Frédéric Boily, professeur de sciences politiques à l’Université de l’Alberta, estime que cette démarche est judicieuse pour Smith : « C’est un bon coup de la part d’une première ministre qui veut montrer qu’elle défend les intérêts de l’Alberta sans soulever de questions sur la séparation du Canada ».
Lors d’une conférence de presse à Brooks, en Alberta, Smith a d’ailleurs précisé qu’elle n’était « pas intéressée par un référendum sur l’indépendance de l’Alberta », tout en reconnaissant que les citoyens disposent d’un mécanisme légal pour en réclamer un s’ils le souhaitent.
Une inspiration québécoise de longue date
Ce rapprochement avec le Québec n’est pas nouveau pour l’Alberta. Dans le rapport du Fair Deal Panel de 2020, le Québec était mentionné 56 fois comme modèle d’autonomie provinciale, contre seulement 9 mentions pour l’Ontario, province la plus peuplée du Canada.

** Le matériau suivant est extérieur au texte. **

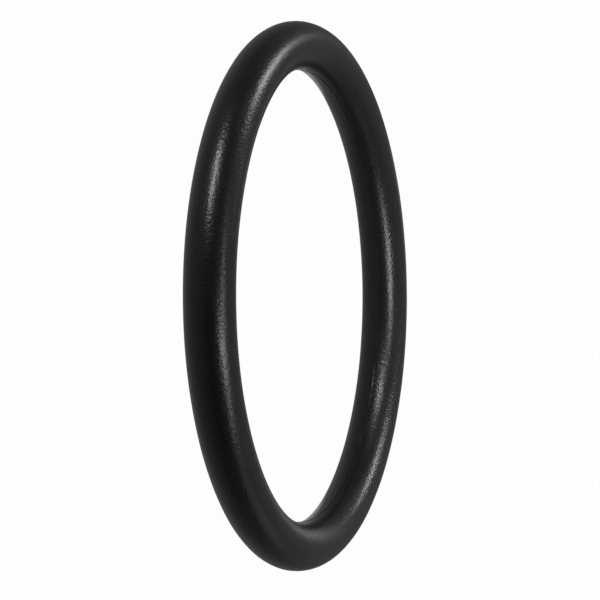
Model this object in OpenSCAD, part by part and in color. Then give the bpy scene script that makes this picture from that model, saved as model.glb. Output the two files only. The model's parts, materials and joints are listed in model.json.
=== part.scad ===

Le panel albertain s’était inspiré de plusieurs politiques québécoises, notamment la possibilité de se retirer du Régime de pensions du Canada, l’implication dans les négociations d’accords internationaux, et le droit de se retirer des programmes fédéraux à frais partagés avec pleine compensation.
Plus récemment, le 10 avril dernier, l’Alberta a déposé le projet de loi 18 qui, s’il est adopté, permettrait à la province de contrôler tout accord entre Ottawa et les municipalités, universités et autorités sanitaires. Cette approche s’inspire directement d’une loi québécoise adoptée en 1984 par le gouvernement du Parti québécois, qui interdit aux municipalités de conclure des ententes avec un autre gouvernement au Canada sans l’approbation de la province.
La balle est maintenant dans le camp de François Legault. Reste à voir si cette alliance proposée entre l’Alberta et le Québec pourra effectivement « tracer la voie vers une nouvelle ère du fédéralisme canadien », comme l’espère Danielle Smith.